Wednesday, November 27, 2019

My sons' reflective essays for NaGaDeMon 2019

Yesterday, I wrote about my experience participating in this year's National Game Design Month (NaGaDeMon), but I was not the only one in my household to participate. My 12-year-old and 9-year-old sons each created their own projects as well. Following the Create-Play-Talk structure of NaGaDeMon, I am pleased to share their reflective essays as guest posts here on my blog.

Both of their games can be played online: #1 and #2.

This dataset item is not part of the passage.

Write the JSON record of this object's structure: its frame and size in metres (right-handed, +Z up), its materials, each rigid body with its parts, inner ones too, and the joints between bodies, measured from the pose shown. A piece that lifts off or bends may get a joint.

Here is the reflective essay from #1 Son:
For NaGaDeMon, I made a dungeon exploration game with Construct 2. I used Construct because it is the platform I am most familiar with. Construct is a drag-and-drop system, and events are Construct’s way of structuring actions. 
I am glad that I was able to add an avatar creation system where you click on arrows to cycle through different colors of clothes and hair. To do that I had to learn how to use the modulus operator to cycle through a list. Modulus is when you divide a number and take the remainder, so one divided by five has a remainder of one. The cool part about this is that when you divide six by five, the remainder is still one! You can use that to go through a list using only one click. The way I did it before was using a double-click for when you reached the last item in the list so that it wouldn’t loop around and skip a color. 
I am quite happy with the outcome, although the free version of Construct that I am using has a 100-event limit. Originally, I had the player unlock a new weapon with each level, which worked well. The biggest problem I had was getting all of the enemies and bosses in, because the free version has no way to group all of the enemies into one class, so I had to make a different event for each weapon and enemy. Since that took me way over 100 events, I had to take that feature out and replace it with one weapon that got more powerful with each dungeon. I still wasn’t able to add everything that I wanted, but I was able to get all the different enemies in.
Here is the reflective essay from #2 Son:
I have always liked programming. My first programming system was Kodu. I made this in Construct 2 because in Construct 2 I can draw my own sprites. 
I was inspired by my brother’s game about a wizard exploring dungeons. To make it I had to learn how to make more than one layout. I feel like I spent more time than necessary drawing, but with all the left over time I think it was worth it. 
I think I am happy with how it went. I accomplished what I wanted, but what I wanted could have been put in a better game
It was fun to have these guys participate in the fun of NaGaDeMon. I gave them a little coaching in how to write a reflective essay, showing them one of my favorite forms that I use with my college students: What went well? What did you learn? What would you do differently? What still puzzles you? I offered to let them read my reflection as well, which #2 Son did after writing a rough draft of his own. I sat individually with each of them to give them feedback on their handwritten drafts, and  we reviewed them again after they typed them up. Changes were made both times, and I think the results are quite strong. With #1 Son, I encouraged him to expand why the modulus was important to him and how the 100-event technical limitation affected his process. With #2 Son, I encouraged him to expand on why he chose Construct and how to articulate a bit better what "I think I am happy with it" means.

Thanks for reading! I'll be happy to relay any comments you have to the boys, whether they are about the games or the reflections.